What the operations people have to deal with in order to maintain effective firewalls

29 January 2010
Most companies have at least firewall, if not several. And since an established knowledge base exists to tap for issues and PCI DSS 1.1 and 1.2 are pretty clear cut, firewall management shouldn't be much of an issue.

If the firewall is a mature technology, then why do those who manage it feel like they're running a daycare overrun with little savages?

No one is going to suffer the brunt of managing the significant infrastructure change these regulations are bound to bring more than the security operations team, correct? Well, not really.

If your friendly neighborhood firewall guy (or gal) rolls into work late on a Monday morning sleep deprived and grouchy, cut him some slack. Here are some of the most common-yet-nerve-sizzling firewall snafus that have kept many an admin on a Friday-to-Sunday diet of fast food and Red Bull:

10.) The Saturday-at-midnight policy update process didn't go exactly as planned and he spent the rest of the weekend sorting through a bloated rule base to find out exactly what went wrong, and it ended up to be a slight overlap of rule 847 (meaning, 847 rules deep into the rule base) with rule 73.

9.) The network firewall rule base(s) have become so bloated that likely erroneous, obsolete and overlapping (or "shadowed") rules have caused unneeded risk or degraded hardware performance due to unnecessary processing and hardware drain (Yes, rule bloat is a big enough issue it warrants two of the top-10 spots).

8.) Monday's firewall changes didn't work when the polices were pushed out on Saturday because someone else's changes offset his and he had no idea who might have been making changes, what the change was, or why they made it.

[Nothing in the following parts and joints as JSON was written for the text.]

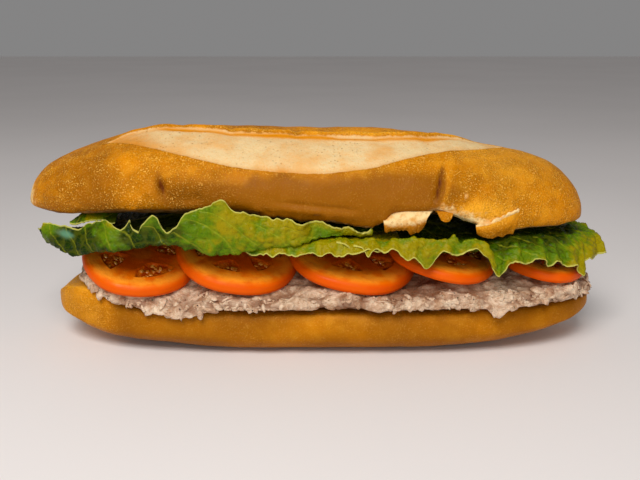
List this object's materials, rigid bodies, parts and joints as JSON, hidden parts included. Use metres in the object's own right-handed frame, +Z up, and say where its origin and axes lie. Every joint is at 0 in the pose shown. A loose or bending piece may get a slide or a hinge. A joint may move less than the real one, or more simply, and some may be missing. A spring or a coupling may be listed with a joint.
{
  "type": "submarine sandwich",
  "caption": "Long crusty roll split lengthwise and filled with creamy shredded salad, overlapping tomato slices and ruffled lettuce, its top half slashed along the crest.",
  "frame": {"origin": "middle of the sandwich's bounding box, on the surface it stands on", "axes": "+X along the roll, towards the end where the upper half leans down; -Y is the open front where the tomato slices show; +Z up"},
  "size_m": [0.3008, 0.0978, 0.1115],
  "materials": {
    "crust": "golden baked crust, fine blisters, paler in the slash",
    "salad": "moist, coarse shreds in mayonnaise",
    "tomato": "wet, glossy skin and cut flesh",
    "lettuce": "waxy leaf, veined and blistered"
  },
  "bodies": {
    "root": {"roll_lower_half": "crust", "salad_filling": "salad", "tomato_slice_1": "tomato", "tomato_slice_2": "tomato", "tomato_slice_3": "tomato", "tomato_slice_4": "tomato", "tomato_slice_5": "tomato", "lettuce_leaf_left": "lettuce", "lettuce_leaf_right": "lettuce", "lettuce_leaf_inner": "lettuce", "roll_upper_half": "crust"}
  },
  "joints": []
}
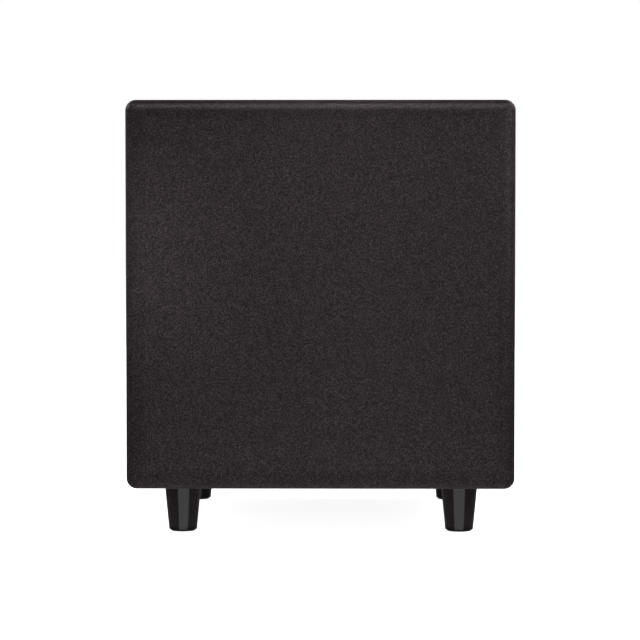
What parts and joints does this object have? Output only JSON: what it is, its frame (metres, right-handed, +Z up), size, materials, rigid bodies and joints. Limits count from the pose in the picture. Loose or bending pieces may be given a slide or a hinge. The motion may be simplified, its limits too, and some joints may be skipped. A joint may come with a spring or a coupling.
{
  "type": "powered subwoofer",
  "caption": "Cube powered subwoofer on four tapered round feet, with a pull-off cloth grille over a cone driver and a plate amplifier in the back.",
  "frame": {"origin": "on the floor, under the middle of the object's overall box", "axes": "+Z up, -Y out of the cloth grille, +Y out of the amplifier, +X to the right seen from the front"},
  "size_m": [0.31, 0.35, 0.35],
  "materials": {
    "mdf": "raw fibreboard",
    "vinyl_black": "fine ash-grain satin vinyl",
    "frame_plastic": "moulded satin",
    "grille_knit": "stretched fine knit",
    "rubber_black": "moulded",
    "foot_gloss": "gloss moulded",
    "steel_zinc": "zinc plated",
    "steel_black": "fine textured powder coat",
    "screw_black": "black oxide",
    "gasket_foam": "closed-cell foam",
    "cone_paper": "pressed pulp, coated",
    "former_film": "thin rolled sheet",
    "coil_copper": "enamelled wire",
    "spider_cloth": "treated woven cloth",
    "magnet_ferrite": "ground ferrite",
    "tag_board": "phenolic board",
    "lead_braid": "tinned braid",
    "wire_red_black": "insulated wire",
    "heatsink_black": "black anodised",
    "board_green": "solder-mask board",
    "toroid_wrap": "taped winding",
    "capacitor_sleeve": "shrunk sleeve",
    "moulding_black": "glass-filled moulding",
    "pin_nickel": "nickel plated",
    "fuse_glass": "tube with nickel caps",
    "knob_plastic": "satin with a white pointer",
    "socket_plastic": "coloured ring",
    "led_lens": "diffused red lens",
    "print_white": "screen-printed ink"
  },
  "bodies": {
    "cabinet": {"top_panel": "mdf", "bottom_panel": "mdf", "left_side_panel": "mdf", "right_side_panel": "mdf", "front_baffle": "mdf", "back_panel": "mdf", "window_brace": "mdf", "vinyl_wrap": "vinyl_black", "grille_sockets": "rubber_black", "foot_front_left": "foot_gloss", "foot_front_right": "foot_gloss", "foot_rear_left": "foot_gloss", "foot_rear_right": "foot_gloss", "foot_pads": "rubber_black", "foot_studs": "steel_zinc", "foot_inserts": "steel_zinc", "driver_basket": "steel_black", "driver_gasket": "gasket_foam", "surround": "rubber_black", "spider": "spider_cloth", "top_plate": "steel_zinc", "magnet": "magnet_ferrite", "pole_yoke": "steel_zinc", "driver_terminals": "tag_board", "tinsel_leads": "lead_braid", "driver_screws": "screw_black", "amp_plate": "steel_black", "amp_gasket": "gasket_foam", "amp_screws": "screw_black", "heatsink": "heatsink_black", "amp_housing": "moulding_black", "amp_board": "board_green", "transformer": "toroid_wrap", "transformer_clamp": "steel_zinc", "transformer_bolt": "screw_black", "capacitors": "capacitor_sleeve", "power_inlet": "moulding_black", "inlet_pins": "pin_nickel", "power_switch_housing": "moulding_black", "potentiometers": "moulding_black", "slide_switch_frames": "moulding_black", "rca_shells": "pin_nickel", "rca_insulators": "socket_plastic", "status_led": "led_lens", "speaker_wires": "wire_red_black"},
    "grille": {"grille_frame": "frame_plastic", "grille_cloth": "grille_knit"},
    "cone_assembly": {"cone": "cone_paper", "dust_cap": "cone_paper", "coil_former": "former_film", "voice_coil": "coil_copper"},
    "level": {"level_knob": "knob_plastic", "level_shaft": "steel_zinc"},
    "crossover": {"crossover_knob": "knob_plastic", "crossover_shaft": "steel_zinc"},
    "rocker": {"power_rocker": "moulding_black"},
    "fuse_tray": {"fuse_drawer": "moulding_black", "mains_fuse": "fuse_glass"},
    "phase": {"phase_slider": "moulding_black"},
    "mode": {"mode_slider": "moulding_black"}
  },
  "joints": [
    {"name": "grille_pull", "type": "slide", "parent": "cabinet", "child": "grille", "axis": [0, -1, 0], "range_m": [0, 0.06]},
    {"name": "cone_travel", "type": "slide", "parent": "cabinet", "child": "cone_assembly", "axis": [0, -1, 0], "range_m": [-0.012, 0.012], "stiffness_N_per_m": 5000, "deforming": ["surround", "spider", "tinsel_leads"]},
    {"name": "level_turn", "type": "hinge", "parent": "cabinet", "child": "level", "pos_m": [0.066, 0.165, 0.279], "axis": [0, -1, 0], "range_deg": [-150, 150]},
    {"name": "crossover_turn", "type": "hinge", "parent": "cabinet", "child": "crossover", "pos_m": [0.022, 0.165, 0.279], "axis": [0, -1, 0], "range_deg": [-150, 150]},
    {"name": "power_rock", "type": "hinge", "parent": "cabinet", "child": "rocker", "pos_m": [0.008, 0.1585, 0.109], "axis": [1, 0, 0], "range_deg": [0, 18]},
    {"name": "fuse_drawer_slide", "type": "slide", "parent": "cabinet", "child": "fuse_tray", "axis": [0, 1, 0], "range_m": [0, 0.014]},
    {"name": "phase_slide", "type": "slide", "parent": "cabinet", "child": "phase", "axis": [-1, 0, 0], "range_m": [0, 0.004]},
    {"name": "mode_slide", "type": "slide", "parent": "cabinet", "child": "mode", "axis": [-1, 0, 0], "range_m": [-0.003, 0.003]}
  ]
}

7.) The last firewall guy had his own way of managing changes that is virtually indecipherable to those of everyone else, with no reference to the original request or business unit. And before he quit last month he accidentally cut off access to a mission-critical application when making a change.

6.) Permissive rules (rules with "ANY" and "ACCEPT," or even better, "ANY ANY ACCEPT")? If you want to be on good terms with auditors, then get rid of these. Rest assured, the security implications will soon enough deem them unacceptable. That means rules will need to be more specific and precise -- which could either be really good or really bad, depending on the size and nature of your existing base (see items 9 and 10).

5.) A user is requesting a change for a new rule, but the firewall guy can't tell if that traffic is already allowed, and has 30 other things to do so he simply adds the new rule with the intention of reviewing it later. Can you guess how the story ends?

4.) Process? Documentation? Authorization? Just how quickly does the CEO need network access?

3.) "You want a rule usage report for firewalls protecting the 50 Web servers in Sacramento? WHAT 50 Web servers in Sacramento?"

2.) "What do you mean the quarterly PCI reports are now MY responsibility?"

1.) It's 3 p.m. and his manager wants to know if all 200 firewalls (with at least 250 rules per firewall) from multiple vendors across six countries are in compliance with seven distinct regulations, two of which are regulations from different countries that contradict each other. And he wants to know by the end of the day.

Operations people are a noble lot. They deal first-hand with the never-ending network complexity, and because their triumphs are measured in disasters avoided, they are therefore rarely, if ever publicly acknowledged.

So, before you deny their request to attend Black Hat/DefCon this year, re-read this list for a reminder of how much they add to the organization. And then "Any, Any, Any, Accept" the request.